▶ _Set problem_: Only lines with the word "picture" are needed; collect each of them from the listing below.

· · ·

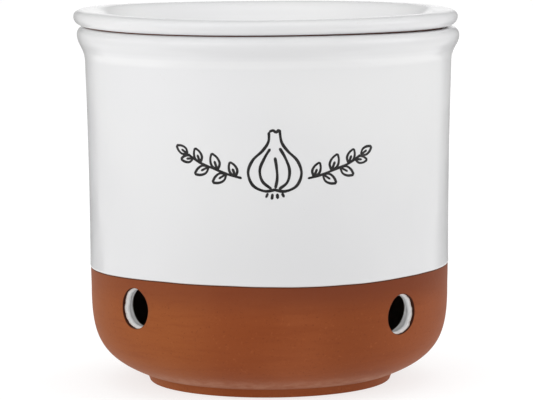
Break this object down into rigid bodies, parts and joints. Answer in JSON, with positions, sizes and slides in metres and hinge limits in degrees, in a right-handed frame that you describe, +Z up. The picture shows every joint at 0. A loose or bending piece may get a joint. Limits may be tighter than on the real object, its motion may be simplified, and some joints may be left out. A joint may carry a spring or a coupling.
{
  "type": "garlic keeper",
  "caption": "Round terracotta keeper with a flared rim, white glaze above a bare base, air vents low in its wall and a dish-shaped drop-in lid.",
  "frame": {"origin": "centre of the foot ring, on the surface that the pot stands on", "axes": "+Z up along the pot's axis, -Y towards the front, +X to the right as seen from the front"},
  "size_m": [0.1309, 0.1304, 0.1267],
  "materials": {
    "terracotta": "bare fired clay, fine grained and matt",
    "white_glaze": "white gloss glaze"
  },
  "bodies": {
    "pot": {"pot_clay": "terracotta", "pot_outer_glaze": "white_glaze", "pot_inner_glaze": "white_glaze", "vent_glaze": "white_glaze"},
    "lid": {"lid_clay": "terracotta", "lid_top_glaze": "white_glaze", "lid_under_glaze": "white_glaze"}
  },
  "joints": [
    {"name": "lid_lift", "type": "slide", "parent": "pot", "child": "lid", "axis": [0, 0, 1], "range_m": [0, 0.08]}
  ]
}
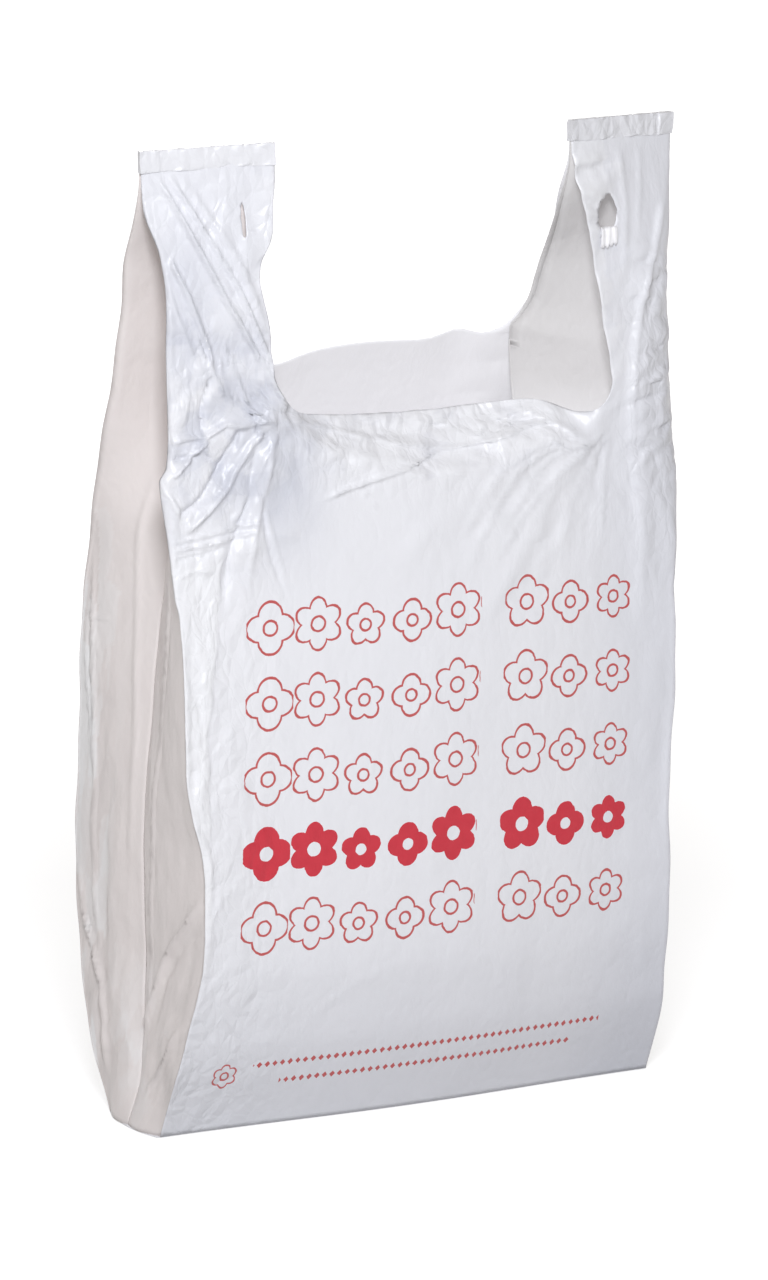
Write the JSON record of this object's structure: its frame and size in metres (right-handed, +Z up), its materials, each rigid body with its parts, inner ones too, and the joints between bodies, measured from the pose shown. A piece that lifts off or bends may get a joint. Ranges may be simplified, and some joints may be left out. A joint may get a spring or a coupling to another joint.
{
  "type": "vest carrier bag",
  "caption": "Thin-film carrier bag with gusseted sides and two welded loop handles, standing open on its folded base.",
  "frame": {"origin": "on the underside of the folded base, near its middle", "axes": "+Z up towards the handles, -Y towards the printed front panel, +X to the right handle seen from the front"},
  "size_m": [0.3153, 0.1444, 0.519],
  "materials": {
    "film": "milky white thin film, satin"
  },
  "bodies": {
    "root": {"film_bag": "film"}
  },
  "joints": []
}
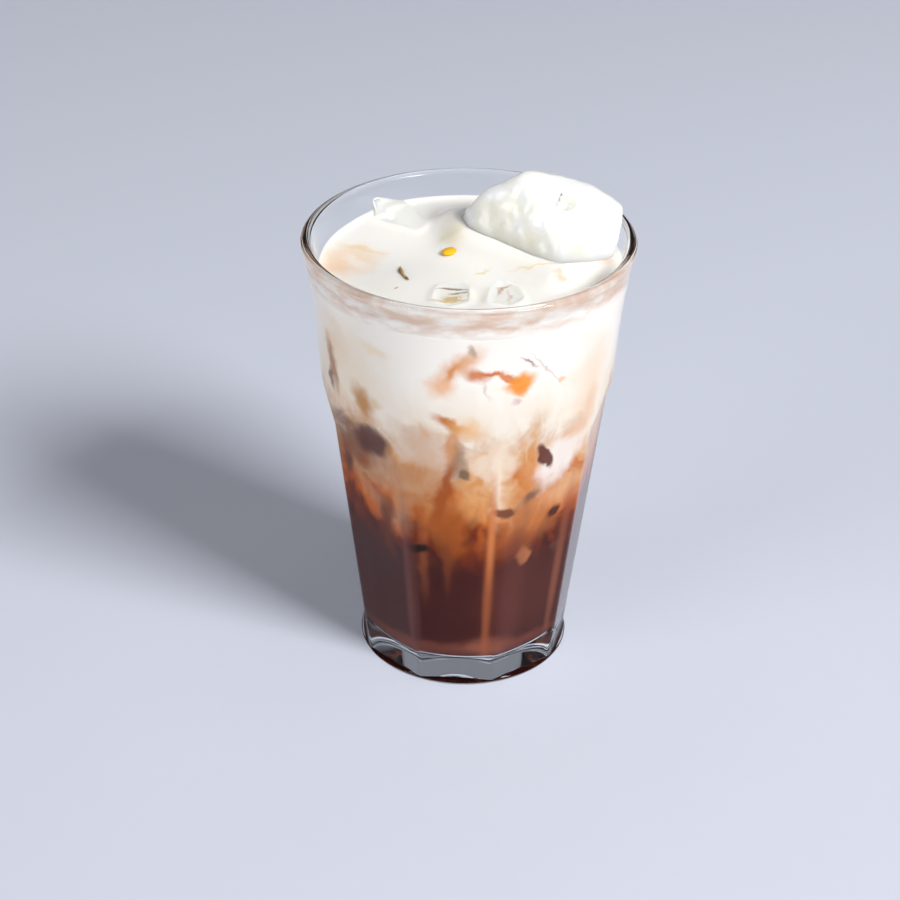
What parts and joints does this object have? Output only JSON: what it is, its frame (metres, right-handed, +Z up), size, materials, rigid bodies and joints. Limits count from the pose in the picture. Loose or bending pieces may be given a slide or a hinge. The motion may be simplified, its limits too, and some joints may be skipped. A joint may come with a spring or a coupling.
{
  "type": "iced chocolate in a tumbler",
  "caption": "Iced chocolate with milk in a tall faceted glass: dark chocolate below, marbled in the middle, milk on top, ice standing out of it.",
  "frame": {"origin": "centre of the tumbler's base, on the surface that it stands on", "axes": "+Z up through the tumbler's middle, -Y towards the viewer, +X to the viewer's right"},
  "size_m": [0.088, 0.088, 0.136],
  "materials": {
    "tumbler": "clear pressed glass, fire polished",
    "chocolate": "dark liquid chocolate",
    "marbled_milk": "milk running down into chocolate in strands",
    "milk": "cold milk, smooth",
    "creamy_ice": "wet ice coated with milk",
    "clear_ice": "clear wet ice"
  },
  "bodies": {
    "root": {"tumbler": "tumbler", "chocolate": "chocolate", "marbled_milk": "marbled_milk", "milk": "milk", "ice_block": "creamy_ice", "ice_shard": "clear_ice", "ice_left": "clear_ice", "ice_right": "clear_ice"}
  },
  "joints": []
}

· · ·

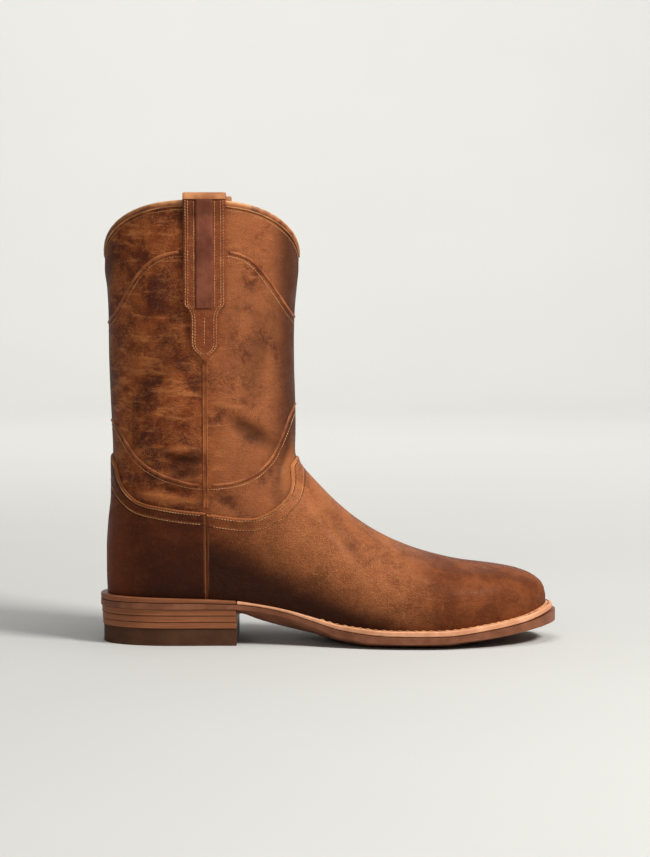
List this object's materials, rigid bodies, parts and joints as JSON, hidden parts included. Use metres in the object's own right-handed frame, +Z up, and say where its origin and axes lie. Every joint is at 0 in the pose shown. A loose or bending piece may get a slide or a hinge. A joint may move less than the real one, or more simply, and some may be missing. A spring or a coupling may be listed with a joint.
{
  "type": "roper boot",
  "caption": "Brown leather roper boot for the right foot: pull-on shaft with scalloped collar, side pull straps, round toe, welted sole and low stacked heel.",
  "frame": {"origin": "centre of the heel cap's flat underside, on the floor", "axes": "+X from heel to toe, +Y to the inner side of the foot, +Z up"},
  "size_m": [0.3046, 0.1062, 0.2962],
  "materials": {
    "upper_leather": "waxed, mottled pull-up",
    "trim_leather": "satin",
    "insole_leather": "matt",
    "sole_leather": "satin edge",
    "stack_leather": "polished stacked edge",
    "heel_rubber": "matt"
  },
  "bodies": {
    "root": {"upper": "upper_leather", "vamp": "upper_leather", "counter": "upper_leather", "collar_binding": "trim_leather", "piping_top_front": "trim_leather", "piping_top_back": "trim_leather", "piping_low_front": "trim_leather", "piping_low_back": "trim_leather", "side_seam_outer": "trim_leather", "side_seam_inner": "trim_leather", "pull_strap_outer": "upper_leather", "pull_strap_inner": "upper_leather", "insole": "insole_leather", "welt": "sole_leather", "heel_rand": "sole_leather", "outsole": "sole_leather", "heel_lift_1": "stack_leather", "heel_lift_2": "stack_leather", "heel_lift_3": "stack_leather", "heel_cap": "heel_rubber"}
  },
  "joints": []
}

· · ·

▶ _Exercise answer_:
Break this object down into rigid bodies, parts and joints. Answer in JSON, with positions, sizes and slides in metres and hinge limits in degrees, in a right-handed frame that you describe, +Z up. The picture shows every joint at 0. A loose or bending piece may get a joint. Limits may be tighter than on the real object, its motion may be simplified, and some joints may be left out. A joint may carry a spring or a coupling.
What parts and joints does this object have? Output only JSON: what it is, its frame (metres, right-handed, +Z up), size, materials, rigid bodies and joints. Limits count from the pose in the picture. Loose or bending pieces may be given a slide or a hinge. The motion may be simplified, its limits too, and some joints may be skipped. A joint may come with a spring or a coupling.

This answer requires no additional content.